SHACK dwellers are planning a week-long national strike to highlight their "appalling living conditions".

The strike will begin in two weeks' time if Minister of Human Settlements Tokyo Sexwale and Western Cape housing MEC Bonginkosi Madikizela do not respond to a list of grievances by housing lobby group Abahlali BaseMjondolo (ABM).

The shack dwellers told Sowetan they would hand the memorandum to Sexwale and Madikizela today.

"If they fail to respond, people will take to the streets nationwide and create chaos to expose the failures of the Ministry of Human Settlements to provide decent housing," ABM Western Cape chairperson Mzonke Poni said.

Poni said all informal settlements across the country would take part in the protest action, which would also involve the Landless People's Movement, Eastern Cape-based Unemployed People's Movement and students from various universities.

Part of the week-long strike will culminate in a march on Parliament.

"In our view there is no other way to expose the failures of the government except by taking to the streets," Poni said.
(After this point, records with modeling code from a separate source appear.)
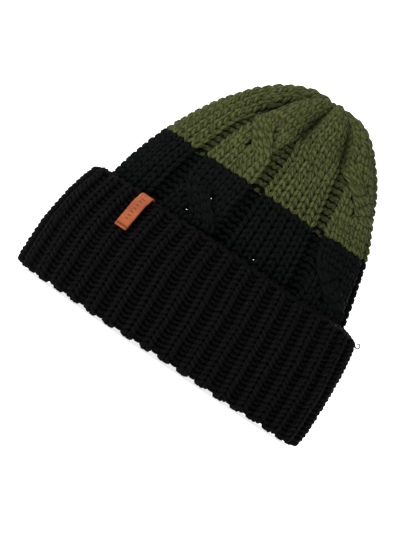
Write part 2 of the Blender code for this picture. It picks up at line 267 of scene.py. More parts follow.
# uneven hand of the knitting: a slow wander of the whole fabric
wander = {"waves": 26, "shortest": 9 * mm, "longest": 60 * mm, "amount": 0.85 * mm}
waveLength = np.geomspace(wander["shortest"], wander["longest"], wander["waves"])
waveWay = rng.normal(size=(wander["waves"], 3))
waveWay *= (2 * np.pi / waveLength / np.linalg.norm(waveWay, axis=1))[:, None]
wavePush = rng.normal(size=(wander["waves"], 3)) * (waveLength[:, None] / wander["longest"]) ** 0.7
wavePush *= wander["amount"] / math.sqrt(wander["waves"])
wavePhase = rng.uniform(0, 2 * np.pi, wander["waves"])


def settle(points):
    # the cuff sits a little to one side, and its top edge droops where the hat is folded flat
    moved = points.copy()
    x, z = points[:, 0], points[:, 2]
    ends = smooth((np.abs(x + 2 * mm) - 96 * mm) / (18 * mm))
    moved[:, 2] -= cuff["endSag"] * ends * smooth((z - 66 * mm) / (24 * mm))
    moved[:, 0] += cuff["offset"] * (1 - smooth((z - 60 * mm) / (30 * mm)))
    return moved


def wanderOf(points):
    phase = points @ waveWay.T + wavePhase
    return np.sin(phase) @ wavePush


# one knit loop: foot, leg, head, leg
def loopPhases(count):
    return 2 * np.pi * (np.arange(count) + 0.5) / count


def loopShape(face, setup):
    # rise (rows), sideways reach (widths), depth, thickness and lit share of each stitch, the lit share being
    # painted shade that darkens heads and feet behind the legs; face is 1 for knit, -1 for purl
    phases = loopPhases(setup["points"])[None, :]
    own = face[:, None]
    beside = np.where(phases < np.pi, np.roll(face, 1)[:, None], np.roll(face, -1)[:, None])
    reachOf = {1: setup["knitReach"], -1: setup["purlReach"]}
    ownReach = np.where(own > 0, reachOf[1], reachOf[-1])
    footReach = (ownReach + np.where(beside > 0, reachOf[1], reachOf[-1])) / 2
    rise = -np.cos(phases) * np.where(np.cos(phases) > 0, footReach, ownReach)
    foot = np.clip(np.cos(phases), 0, 1) ** 2
    depth = -np.cos(2 * phases) * own * (1 - foot) - (own + beside) / 2 * foot
    side = (phases - np.pi) / (2 * np.pi) + setup["loopLean"] * np.sin(2 * phases)
    side = side - np.where(own > 0, setup["spread"], 0) * np.sin(phases)
    thick = 1 - setup["plump"] * np.cos(2 * phases) - np.where(own < 0, setup["purlThin"], 0)
    # painted shade: 1 on the legs in front, 0 on the heads and feet behind, and purl stitches scaled down
    # further, darkening the hollows between yarns
    litShare = (0.5 - 0.5 * np.cos(2 * phases) * own) * np.where(own > 0, 1, setup["purlLitShare"])
    return rise, side + 0 * own, depth * setup["loopDepth"], np.stack([thick, litShare + 0 * thick])


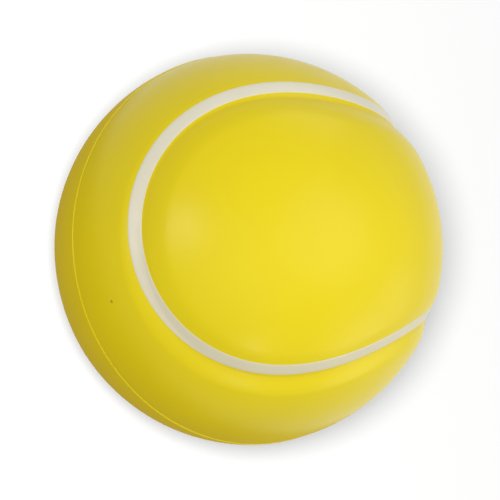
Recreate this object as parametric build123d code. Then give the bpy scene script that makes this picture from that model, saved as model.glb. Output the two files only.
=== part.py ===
from build123d import *
import os
from math import cos, radians, sin, sqrt
from typing import NamedTuple

# Stress ball in the form of a tennis ball: one foam moulding with a white seam line.
#
# The ball is self-skinning polyurethane foam, cast in a mould of two round cavities and
# solid all through. A rib in each cavity leaves the tennis ball's seam as a shallow valley
# with a narrow crease. The white line is printed on afterwards and misses the crease by up
# to 2 mm, so it lies first on one slope of the valley and then on the other. The cavities
# differ a little, so the halves meet in a fine notch with a step.
#
# Frame: origin at the ball's centre, on the mould's parting plane. +Z is the way the mould
# opens, and the ball is squeezed along Z. The seam's twofold axis is X: the panel with a
# round end at each pole has its neck on +X, and the other panel's neck is on -X.
# Lengths are millimetres and angles degrees.

# the two halves: the lower cavity is wider at its rim and shallower at its pole
BALL_R = 31.75  # upper half, from the nominal 63.5 mm ball
RIM_STEP = 0.3  # how far the lower half stands out past the upper one where they meet
LOWER_DEPTH = 30.9  # parting plane to lower pole
UPPER_LIP = 0.1  # worn edge of each half at the parting plane
LOWER_LIP = 0.3

# a seam, seen from the ball's centre, follows
# x = SWING cos 2t,  y = cos t - WAVE cos 3t,  z = sin t + WAVE sin 3t
# and is then turned round X by SKEW
GROOVE_WAVE = 0.5
GROOVE_SWING = 0.945
GROOVE_SKEW = -1.9
LINE_WAVE = 0.465
LINE_SWING = 1.065
LINE_SKEW = -4.1
SEAM_START = 90.0  # t at a bulb's tip, well away from the parting plane
SEAM_POINTS = 40

# the groove's section: a narrow crease, and on each side two slopes up to the ball
GROOVE_DEPTH = 0.75
CREASE_WIDTH = 0.4
KNEE_DEPTH = 0.33  # where the steeper slope ends and the gentler one begins
KNEE_ACROSS = 1.4  # from the middle of the crease, along the ball
EDGE_ACROSS = 4.0  # where the gentler slope meets the ball

# the white line, a layer that follows the groove's slopes
LINE_WIDTH = 2.45
LINE_THICK = 0.3

# the cutters' clearances
CUTTER_OVER = 2.0  # how far they reach above the ball
RUN_OUT = 0.3  # share of the gentler slope that is added past the ball, for a clean cut


class Cavity(NamedTuple):
    """One half of the mould: part of a sphere whose centre is on Z."""

    radius: float
    centre: float  # height of the sphere's centre
    side: int  # +1 above the parting plane, -1 below it
    lip: float


class Seam(NamedTuple):
    """A closed curve round the ball, shaped like a tennis ball's seam."""

    wave: float
    swing: float
    skew: float


GROOVE = Seam(GROOVE_WAVE, GROOVE_SWING, GROOVE_SKEW)
LINE = Seam(LINE_WAVE, LINE_SWING, LINE_SKEW)


def lower_cavity():
    """The sphere that has the lower half's rim and depth."""
    rim = BALL_R + RIM_STEP
    centre = (rim**2 - LOWER_DEPTH**2) / (2 * LOWER_DEPTH)
    return Cavity(centre + LOWER_DEPTH, centre, -1, LOWER_LIP)


def seam_direction(seam, t):
    """The seam's direction from the ball's centre, with t in degrees."""
    x = seam.swing * cos(radians(2 * t))
    y = cos(radians(t)) - seam.wave * cos(radians(3 * t))
    z = sin(radians(t)) + seam.wave * sin(radians(3 * t))
    return Vector(x, y, z).normalized().rotate(Axis.X, seam.skew)


def seam_wire(seam, cavity, scale=1.0):
    """A seam as a closed wire on a cavity, shrunk towards the cavity's centre."""
    centre = Vector(0, 0, cavity.centre)
    points = []
    for i in range(SEAM_POINTS):
        way = seam_direction(seam, SEAM_START + 360 * i / SEAM_POINTS)
        rise = way.Z * cavity.centre
        reach = rise + sqrt(rise**2 + cavity.radius**2 - cavity.centre**2)
        points.append(centre + (way * reach - centre) * scale)
    return Wire([Edge.make_spline(points, periodic=True)])


def along_seam(section, seam, cavity):
    """Sweep a section (x across the seam, y out of the ball) round the whole seam.

    The guide is the seam shrunk to half size, which keeps the section square to the ball.
    """
    path = seam_wire(seam, cavity)
    start, along = path @ 0, path % 0
    out = (start - Vector(0, 0, cavity.centre)).normalized()
    plane = Plane(origin=start, x_dir=out.cross(along), z_dir=along)
    return sweep(plane * section, path=path, binormal=seam_wire(seam, cavity, 0.5))


def on_ball(across, out):
    """The section's point that is so far along the ball from its seam, and so far out."""
    angle = across / BALL_R
    return (BALL_R + out) * sin(angle), (BALL_R + out) * cos(angle) - BALL_R


def groove_profile(rise=0.0):
    """The groove's surface from left to right, or a line that much above it."""
    run_out = (EDGE_ACROSS - KNEE_ACROSS) * RUN_OUT
    right = [
        (CREASE_WIDTH / 2, -GROOVE_DEPTH),
        (KNEE_ACROSS, -KNEE_DEPTH),
        (EDGE_ACROSS + run_out, KNEE_DEPTH * RUN_OUT),
    ]
    left = [(-across, out) for across, out in reversed(right)]
    return [on_ball(across, out + rise) for across, out in left + right]


def groove_section():
    """What a cavity's rib keeps empty."""
    profile = groove_profile()
    above = [(across, CUTTER_OVER) for across, _ in (profile[-1], profile[0])]
    return make_face(Polyline(*profile, *above, close=True))


def layer_section():
    """A layer of paint over the whole groove."""
    top = reversed(groove_profile(LINE_THICK))
    return make_face(Polyline(*groove_profile(), *top, close=True))


def half_space(cavity):
    """Everything on a cavity's side of the parting plane."""
    size = 4 * BALL_R
    return Pos(0, 0, cavity.side * size / 2) * Box(size, size, size)


def foam_half(cavity):
    """One solid half of the ball, with its worn lip and its part of the groove."""
    half = Pos(0, 0, cavity.centre) * Sphere(cavity.radius) & half_space(cavity)
    rim = half.edges().sort_by(SortBy.LENGTH)[-1]
    return chamfer(rim, cavity.lip) - along_seam(groove_section(), GROOVE, cavity)


def seam_line(cavity):
    """The part of the white line that lies in one half."""
    layer = along_seam(layer_section(), GROOVE, cavity) & half_space(cavity)
    band = along_seam(Rectangle(LINE_WIDTH, 2 * CUTTER_OVER), LINE, cavity)
    return layer & (band & half_space(cavity))


def main():
    upper = Cavity(BALL_R, 0.0, 1, UPPER_LIP)
    lower = lower_cavity()
    nodes = {
        "lower_foam": foam_half(lower),
        "upper_foam": foam_half(upper),
        "lower_seam_line": seam_line(lower),
        "upper_seam_line": seam_line(upper),
    }
    os.makedirs("parts", exist_ok=True)
    for name, shape in nodes.items():
        print(f"{name}: {len(shape.solids())} solid, {shape.volume / 1000:.2f} cm3")
        export_step(shape, f"parts/{name}.step")


main()
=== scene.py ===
# %% [markdown]
# # A foam stress ball in the form of a tennis ball
#
# The ball is one soft moulding of polyurethane foam, about as wide as a palm. It is cast
# between two round mould halves, so a fine parting line runs round it where they meet, and a
# raised rib in the mould leaves the curved seam of a tennis ball as a shallow groove. The
# white line is printed on afterwards, and it doesn't quite find the groove.
#
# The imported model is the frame. It holds the real sizes, the two bodies and the joint that
# squeezes the ball. This lesson gives the ball its soft slopes, its line and its finish.

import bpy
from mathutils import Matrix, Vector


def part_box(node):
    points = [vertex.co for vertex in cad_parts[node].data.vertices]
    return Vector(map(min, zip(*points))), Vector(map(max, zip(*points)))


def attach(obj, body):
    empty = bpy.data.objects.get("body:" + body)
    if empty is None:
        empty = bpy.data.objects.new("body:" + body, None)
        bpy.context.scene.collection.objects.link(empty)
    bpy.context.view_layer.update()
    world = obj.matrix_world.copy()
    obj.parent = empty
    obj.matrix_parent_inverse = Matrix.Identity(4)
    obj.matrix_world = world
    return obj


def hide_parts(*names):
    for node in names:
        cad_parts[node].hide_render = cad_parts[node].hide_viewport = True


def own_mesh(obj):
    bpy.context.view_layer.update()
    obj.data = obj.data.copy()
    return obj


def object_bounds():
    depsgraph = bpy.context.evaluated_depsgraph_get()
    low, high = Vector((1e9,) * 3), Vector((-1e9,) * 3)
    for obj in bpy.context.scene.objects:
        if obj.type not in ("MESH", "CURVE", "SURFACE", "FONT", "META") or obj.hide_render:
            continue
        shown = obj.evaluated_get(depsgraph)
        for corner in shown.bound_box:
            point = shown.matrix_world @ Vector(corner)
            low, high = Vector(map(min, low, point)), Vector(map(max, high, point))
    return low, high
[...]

"They really need to be pushed. If public workers have done it because they are underpaid, surely we also can do it.

"We want to create chaos.

"Our living conditions are appalling. We are affected by floods in winter and fires in summers.

"I thought after the 1994 elections things would change but nothing has changed," he said.

The housing backlog in the Western Cape is about 500,000 yet the government only builds about 18,000 houses a year, Poni said.

Madikizela's spokesperson, Zalisile Mbali, warned that the protest must not turn violent.

He denied that the Western Cape government would never manage to build houses for everyone.

"We can only assist about 16,000 households a year with a house on a serviced site," Mbali said.

"We must increase the families we assist to enhance their living conditions every year by increasing the provision of serviced sites.

"This we can do by upgrading informal settlements and developing serviced sites on green fields projects."